What ways do you have of feeling good?

What things do you do, or have you done, to help you hang on and believe in yourself?

As a kid I just didn’t have an ego at all, I just felt like I was being told what to do by everyone, mocked, used, abused and generally disliked and ignored. Finding a place of complete freedom where I could feel myself just being myself, free of the tethers of mundane existence sort of allowed me to validate myself, see that there was something worth fighting for, because at my best, at my most free I was amazing. It didn’t change things on the ground be it gave me an emotional release which was key to my mental health.

Although it doesn’t change anything on the ground, one my way of doing this, is to get ecstatic experiences in various different ways, that sort of pops me out of the misery for a while, and things seem brighter on return. Stuff I do, or have done is as follows:

Autistic guitar, or other instrument playing, play three or four notes over and over again until I start to feel something then really lean into the same notes to sort of express something, just do it over and over and over again until I feel something, and then when I feel something really focus on that.

Exercise - build it up gradually and gradually until I start to feel something then lean into the emotion and build and build and build until I’m really pumping and sweating and feeling something.

Dancing - alone or at something like 5 Rhythms, which is a bit cultish, but their whole thing is about absolutely getting completely out of you nut and, the best thing is, you literally don’t have to talk to anyone at all, or dance with or near people, so its sort of the best of both world, you get to dance like a complete outsider with the absolute support of everyone else around you, but you have absolutely no obligation, implied or overt to be social.

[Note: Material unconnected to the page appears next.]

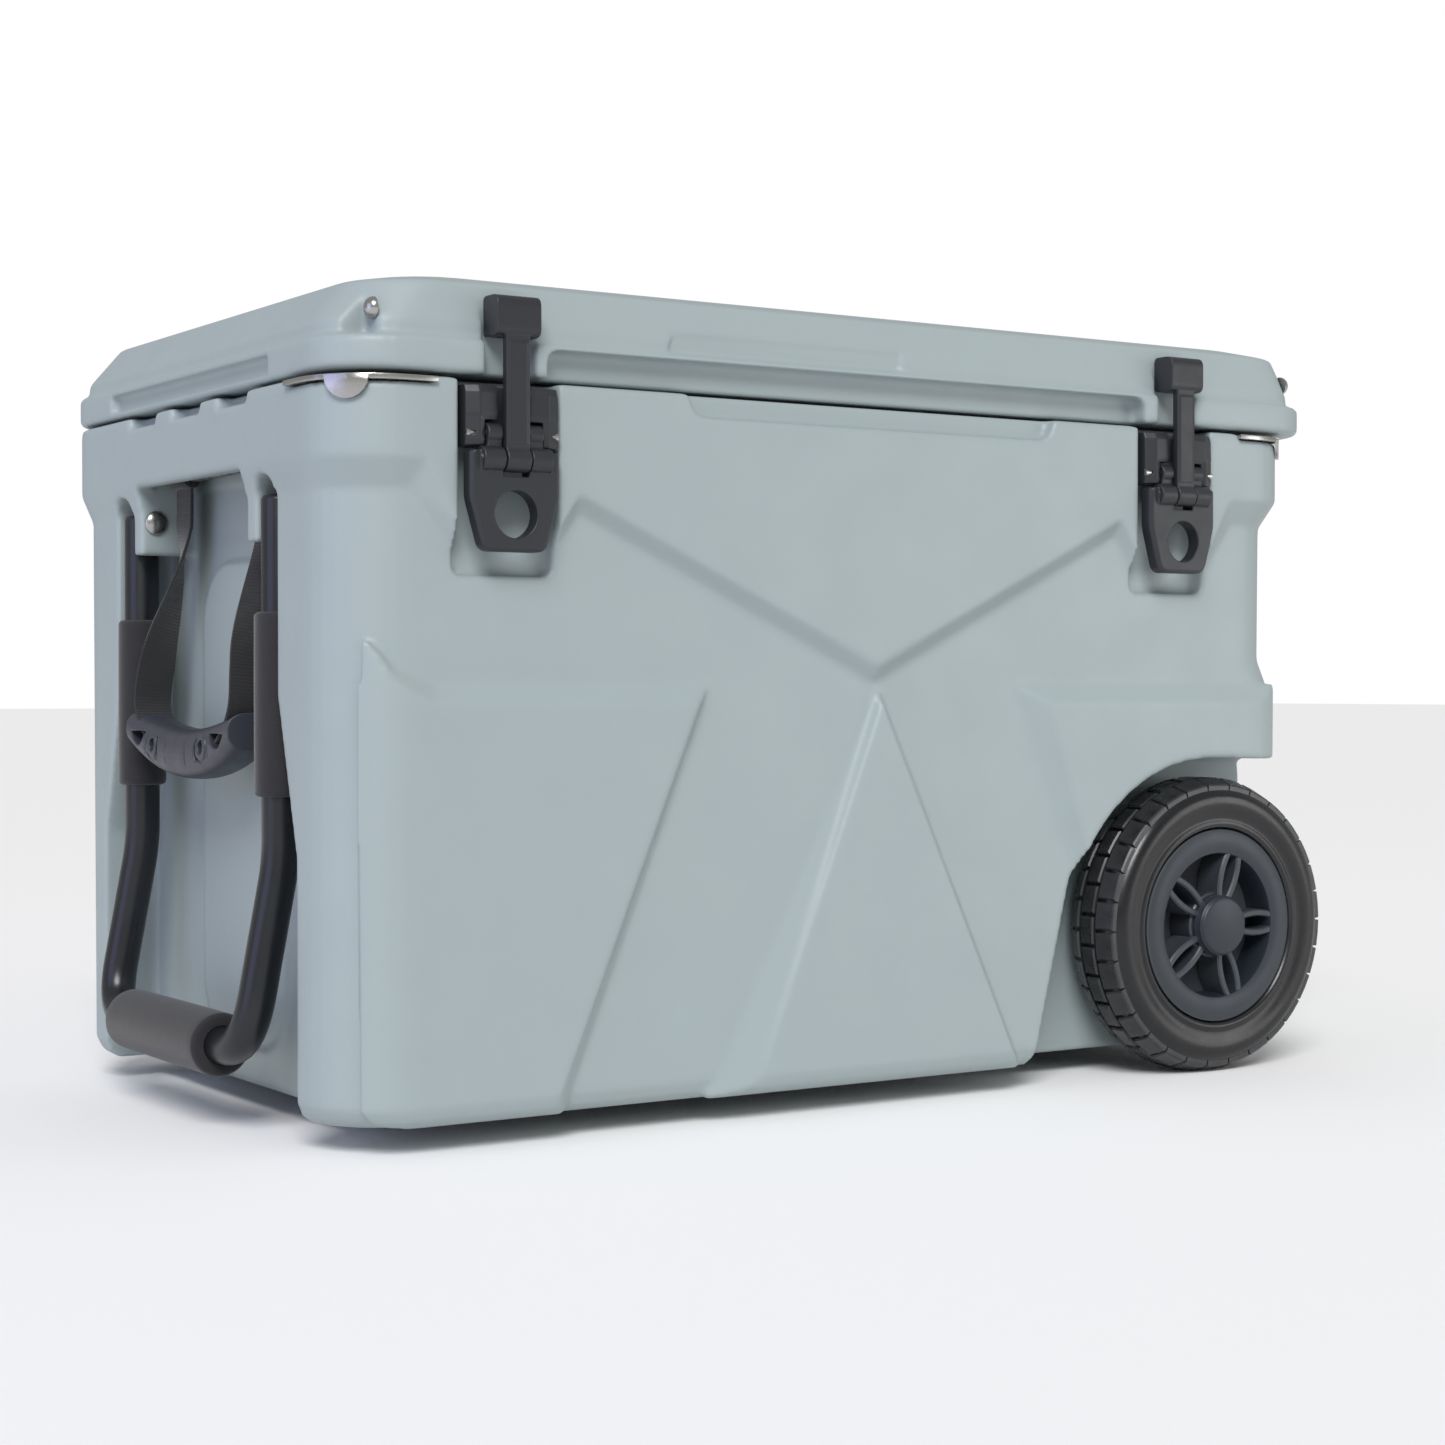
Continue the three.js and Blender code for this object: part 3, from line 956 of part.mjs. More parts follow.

Mediatation - there are ecstatic practices in Sufism and Osho stuff, or Buddhists get off their heads by focusing and mindfulness. Some schools will repeat a mantra in their heads or out loud for like hours at a time which get you completely blitzed. You do have to put up with the religious bullshit though.

Overtone singing - singing one note for minutes on end, listening for the overtones, doing this with other people, if you like where you can hear this subtle noises that seem to be at one time part of you and at another some kind of weird pattern of sound intelligence.

Normal singing groups - its a real buzz in relaxed groups, you don’t have to read music you just sing with people and don’t have to be in tune, usually its just one or two people who can sing who sort of keep things moving along and in tune, and everyone else just has a good time. The sense of singing in harmony when it comes together is beyond words.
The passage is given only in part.